Toronto lawyer Tanya Walker, who typically represents respondents in HRTO hearings, says she’s seeing the backlog improve. But when cases drag, witnesses can become unavailable, memories aren’t as fresh and obtaining access to some evidence can be challenging.

“It doesn’t serve any good for anyone if a matter just settles or is dismissed because of delay. It’s not fair, it’s not justice,” she said.   

Walker says she’d like to see increased funding for public assistance so applicants are more educated about the tribunal, its scope and process, given that around 80 per cent of HRTO applicants are unrepresented, according to Tribunals Ontario data. 

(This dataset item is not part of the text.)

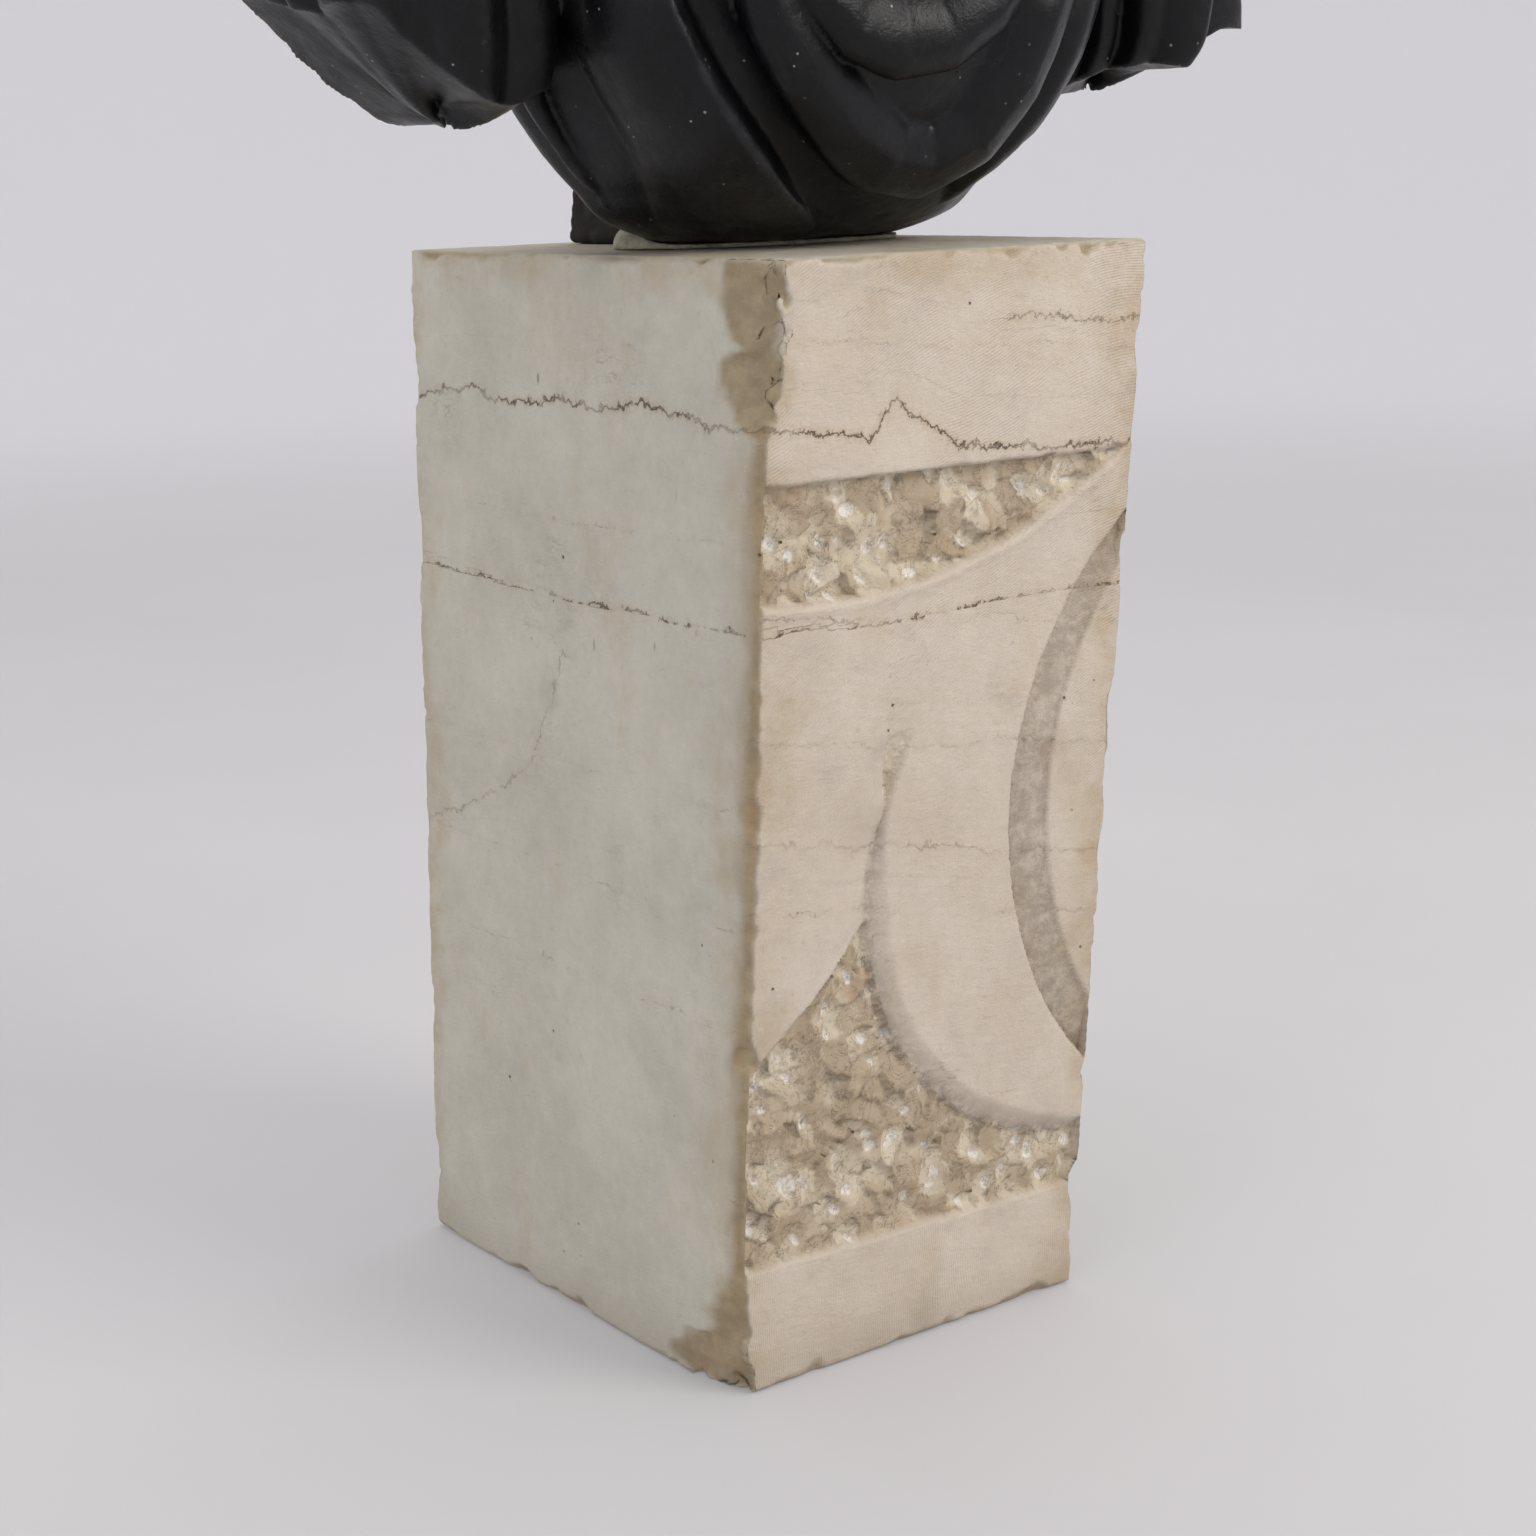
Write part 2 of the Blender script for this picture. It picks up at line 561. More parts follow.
def build_block():
    nx, ny, nz = ((160, 112, 390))
    t, faces = box_shell(nx, ny, nz)
    sx, sy = 2 * t[:, 0] - 1, 2 * t[:, 1] - 1
    h = t[:, 2]
    w, d = block_size(h)
    p = np.stack([
        LEAN[0] * h + (sx * w + sy * SKEW[0]) / 2,
        LEAN[1] * h + (sy * d + sx * SKEW[1]) / 2,
        BLOCK_HEIGHT * h,
    ], axis=1)
    p = settle(lambda q: block_body(q)[0], p, 12.0, 4)
    n = normals(p, faces)
    front = smooth(0.75, 0.95, -n[:, 1])
    front = np.where(t[:, 1] < 0.5, front, 0)
    fresh = np.clip(block_body(p)[1] / 2.0, 0, 1)
    depth, dirt, ground, bruise, facet = relief(p[:, 0], p[:, 2])
    depth = depth * front * smooth(0.8, 0.2, fresh)
    p[:, 1] += depth
    back = smooth(0.7, 0.95, n[:, 1])
    far_side = smooth(0.7, 0.95, n[:, 0])
    top = smooth(0.7, 0.95, n[:, 2])
    plain = 0.30 * fbm(p, 60, 3, 90) + 0.07 * noise(p, 5, 92)
    pick = 1.6 * fbm(p, 16, 3, 94) + 0.5 * noise(p, 5, 95)
    claw = 0.5 * marks(p, 0.4, 3, 40, 97, 6) * smooth(-0.2, 0.3, noise(p, 60, 98))
    push = plain + fresh * 0.35 * fbm(p, 12, 3, 96) + back * pick
    push += (back + far_side * 0.4 + top * 0.25) * claw
    push *= smooth(-1.2, 1.5, p[:, 2])
    p += n * push[:, None]
    p[:, 2] = np.maximum(p[:, 2], 0)
    far = np.where(n[:, 1] < -0.3, 0, 99.0)
    side = np.where(n[:, 0] < -0.3, 0, 99.0)
    vein, weakness = np.full(len(p), 99.0), np.zeros(len(p))
    for across, lines, off in ((p[:, 0], FRONT_VEINS, far), (p[:, 1], SIDE_VEINS, side)):
        for points, weak in lines:
            d = line_distance(across, p[:, 2] + 2.5 * noise(p, 30, 100), points) + off
            nearer = np.abs(d) < np.abs(vein)
            vein = np.where(nearer, d, vein)
            weakness = np.where(nearer, weak, weakness)
    left, right, front_gap, back_gap, top_gap, _ = block_sides(p)
    to_edge = np.where(front > 0.5, np.maximum(left, right), np.maximum(front_gap, back_gap))
    to_edge = -np.maximum(to_edge, top_gap) + 15 * noise(p, 26, 106) + 6 * noise(p, 8, 107)
    near_edge = smooth(16, 3, -front_gap + 5 * noise(p, 14, 103)) * (np.abs(left) < 6) * (n[:, 0] < -0.5)
    values = {
        "dirt": dirt * front,
        "ground": ground * front,
        "bruise": bruise * front,
        "fresh": fresh,
        "vein": vein,
        "weak": weakness,
        "near_edge": near_edge,
        "rasp": np.hypot(p[:, 0] - 250, p[:, 2] - 40) + 5 * noise(p, 60, 104) + 1.2 * noise(p, 17, 105),
        "front": front,
        "facet": facet,
        "stain": smooth(30, 0, to_edge),
    }
    return mesh_object("plinth_block_look", p, faces, "plinth", values)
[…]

Laird would like to see a dedicated panel of expert adjudicators set up to work through backlog cases and review how the tribunal is interpreting its jurisdiction.

Sayers’s identity was protected under a publication ban because she is a victim of sexual assault in criminal proceedings. 

But she got it lifted in order to share her story in hopes of creating change so younger generations of women are safe.

“I think that our society at large doesn’t take violence against women seriously enough. And I want that to change,” she said.